History of swisstopo
The Federal Office of Topography swisstopo was founded in 1838 by Guillaume Henri Dufour in Carouge (Geneva) and was originally called “Bureau topographique fédéral”. It began publishing the first official set of national maps in 1845. Today, swisstopo is integrated into the Federal Department of Defence, Civil Protection and Sport (DDPS), and performs tasks for both the military and the private sectors.

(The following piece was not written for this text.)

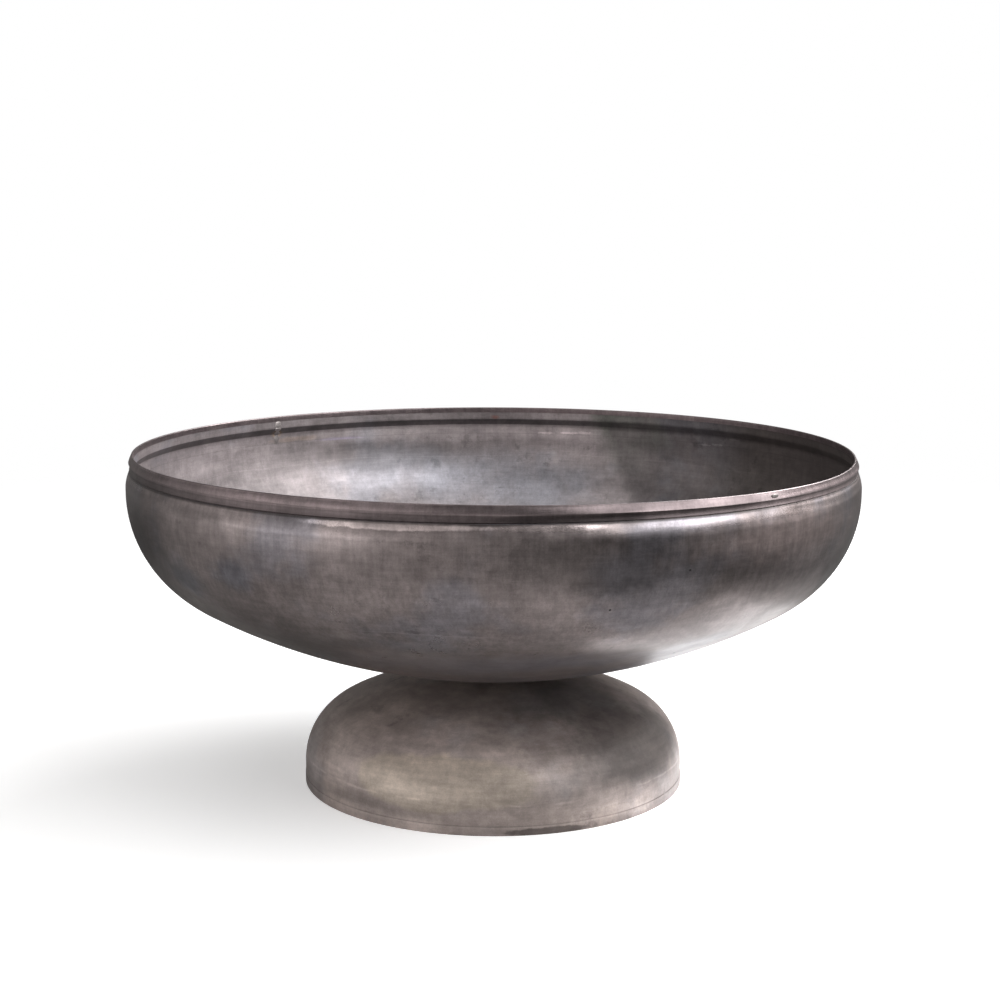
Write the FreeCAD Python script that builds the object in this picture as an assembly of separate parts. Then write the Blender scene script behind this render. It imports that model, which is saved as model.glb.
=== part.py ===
import FreeCAD, Part
import math
import os

# Steel fire pit with a lift-out log grate. Millimetres, +Z up, origin on the ground at the centre of
# the base. The pit is two dished tank heads: one opens upwards as the bowl, the other stands mouth
# down as the base. A short pipe ring between their crowns carries the bowl, and four bolts clamp it.

# Bowl: a dished head with a crown arc, a tighter knuckle arc and a short straight flange
BOWL_RADIUS = 381.0
BOWL_PLATE = 4.0
BOWL_KNUCKLE = 125.5
BOWL_CROWN = 636.0
BOWL_FLANGE = 5.0
DRAIN_RADIUS = 10.0

# Collar: a rolled ring butted on the bowl's flange, joggled inwards to a shoulder and a neck
COLLAR_PLATE = 4.0
SKIRT_HEIGHT = 9.2
SHOULDER_HEIGHT = 8.3
SHOULDER_STEP = 4.0
STEP_LAG = 1.6
CREASE_DEPTH = 1.2
CREASE_HEIGHT = 1.6
NECK_HEIGHT = 10.4
NECK_WAIST = 0.7

# Bead: a rounded bar on the top edge of the collar
BEAD_HEIGHT = 6.0
BEAD_PROUD = 0.5
BEAD_ROUND = 1.8

# Base: a smaller dished head, mouth down, on a flat hoop
BASE_RADIUS = 201.0
BASE_PLATE = 4.0
BASE_KNUCKLE = 67.8
BASE_CROWN = 375.8
BASE_FLANGE = 12.4
FOOT_HEIGHT = 9.3
FOOT_PROUD = 0.4

# Joint between the two crowns
CROWN_GAP = 3.0
PIPE_RADIUS = 44.5
PIPE_WALL = 8.0

# Fasteners: M10 mushroom-head bolts, plain washers and hexagon nuts
BOLT_COUNT = 4
BOLT_CIRCLE_RADIUS = 25.0
BOLT_RADIUS = 5.0
BOLT_HOLE_CLEARANCE = 0.5
BOLT_HEAD_RADIUS = 12.0
BOLT_HEAD_HEIGHT = 5.0
BOLT_TAIL = 4.0
WASHER_RADIUS = 10.0
WASHER_THICKNESS = 2.0
WASHER_CLEARANCE = 0.4
NUT_ACROSS_FLATS = 16.0
NUT_HEIGHT = 8.4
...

It is the country’s competence centre for official geodata.
Pioneering work
Created in 1838, the “Topographic Office” published the sheets of the “Topographic Map of Switzerland” (Dufour Map) between 1845 and 1865. This was pioneering work on the part of the official Swiss Federal Cartography Office and a feat of surveying.
Developments
The political, economic and military spheres of the thriving Federal State needed increasingly precise maps in order to keep up-to-date with the spatial factors of the Confederation. The “Swiss Topographical Atlas” (Siegfried Maps) answered this need. Its total of 604 sheets were published between 1870 and 1926 to a scale of 1:25 000/1:50 000.
Innovative processes
The Swiss National Maps were published from 1938 onwards, a new map collection. This modernised and standardised the representation of Switzerland in map images. But the processes on which the national maps were based were also changing significantly: photogrammetric surveying methods and negative scribing on glass revolutionised work processes between 1926 and 1958.
Digitisation
Electronic calculators took over at the Swiss Federal Office of Topography during the last third of the 20th century. However, they did not become an important working tool with any speed: at first, they were only used for geodetic calculations. By the 1990s, computer-aided processes had gained a foothold in all areas of work.
Third Dimension
Changes and innovation define the recent past and present at swisstopo: the Swiss Federal Office’s fields of activity are expanding, the legal bases are being adapted to the needs of the day and the Topographic Landscape Model (TLM) is profoundly changing the production of geodata.